Since the principle of infallibility unquestionably resides in man as in all the rest of nature, and manifests its universal as well as unique characteristic quality in every individual from time to time, it must be as responsive to experimental study as any other constituent element of being. Why should any man rest content with fallible, relative, transient knowledge, with partial and disappointing experiences in Self-realization, when all the time those very experiences are merely the phenomenal evidence for reasoned inference from another point of view altogether -- that of direct perception itself? No man can assign any reason why our perception of Causes should not be as immediate, as continuous, as inclusive, as infallible, as our perception of Effects. The two should go together as indissolubly as cause and effect are one and inseverable -- a perception that itself is direct, not based either on inference from reasoning or testimony from sense.

To regard its occasional manifestation, independently of our reason and our senses, as the infallible principle of intuition itself is the "ignorance" or misconception from which all the rest of our misguided and misspent energies flow. This shuts the man out from any possibility of Soul -- or Self-knowledge. Not until our attention -- our meditation, concentration, and will -- are turned inward toward the very centre of our own inmost being, and fixed upon Self and its ideal, upon Nature and its Law, can reason have its natural and spiritual employment. Turned upon sense-existence, reason at last leads to self-destruction as the only logical outcome of such prostitution. It is the only logical inference from such unnatural thralldom. Turned upon the Soul and its ideal, reason at once begins faithfully to serve both, as now it subserves merely the transitory sense-existence of the embodied Soul. Reason in the ordinary man is the slave of his sense-impressions. In the best of men it is the servant of his ideals -- religious, philosophical, or scientific. In the pursuit of Self-knowledge, the highest as the lowest faculties and powers are used for one purpose only -- that of the evolution of the Soul.
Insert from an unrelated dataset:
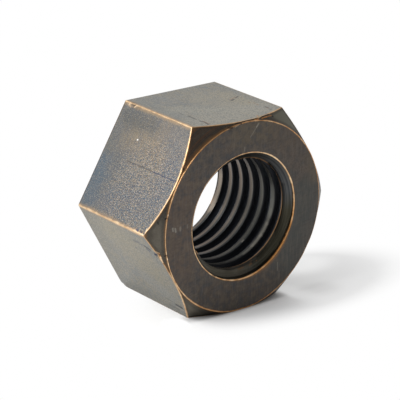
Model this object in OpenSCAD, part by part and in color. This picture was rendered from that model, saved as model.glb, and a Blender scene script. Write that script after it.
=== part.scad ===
// Heavy hexagon machine nut with a coarse trapezoidal right-hand thread.
// It stands on its bottom flat: +Z is up, the bore runs along Y and the
// washer face looks along -Y. The origin is on the floor under the middle.
// All lengths are in millimetres and all angles in degrees.

/* [Blank] */
// Distance across two opposite flats
across_flats = 76.2; // [66:0.1:100]
// Height of the nut along its bore, washer face included
nut_height = 46.3; // [34:0.1:80]

/* [Washer face] */
// Diameter of the round raised face at the front
washer_face_d = 75.9; // [62:0.1:76]
// How far the round face stands in front of the chamfer's inner edge
washer_face_rise = 0.4; // [0.2:0.1:4]
// Slope of the corner chamfer, measured from the washer face
chamfer_angle = 40; // [15:1:45]

/* [Bore] */
// Diameter over the thread's crests, which is the clear bore
minor_d = 44.45; // [36:0.05:46]
// Diameter over the thread's roots
major_d = 49.9; // [47:0.05:50.2]
// Diameter of each countersink where it meets the end face
countersink_d = 50.4; // [50.3:0.05:56]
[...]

The work of Occultism, then, begins and ends, as it is carried on, in the "secrecy and silence" of one's own Soul. Ideals standing to action, whether of mind or body, as cause to effect, it is self-evident that the first task of the neophyte is the use of his power of direct perception, or Buddhi as an active principle, on his own ideal and ideals. Are they the highest and noblest within his range of perception and conception? Is he at all times consciously engaged in efforts to realize them? If not, why not?

At once he sees, beyond possibility of error, on both sides of human life. And what he sees is enough to appal the stoutest heart -- will appal it, exactly to the extent that self-interest is present in his will to perceive Truth, exactly to the degree that he has hitherto debased his Soul-powers through "ignorance." He falls back, and has recourse to his principles of reason, or Manas. If now he use it as he has before employed it, he is lost, and suicide is his only refuge -- a refuge as drastically purgative as has been his former misuse of this principle. If, haply and happily, he returns yet again to the plane of Buddhi, and looks at Self in its divine Light, he will receive inspiration as well as intuition, the faith to "will, to dare, and to keep silent" in the presence of the world of Soul-knowledge. To persist in this reliance on Soul-perception is to bring about the conjunction of Buddhi and Manas --reason and intuition.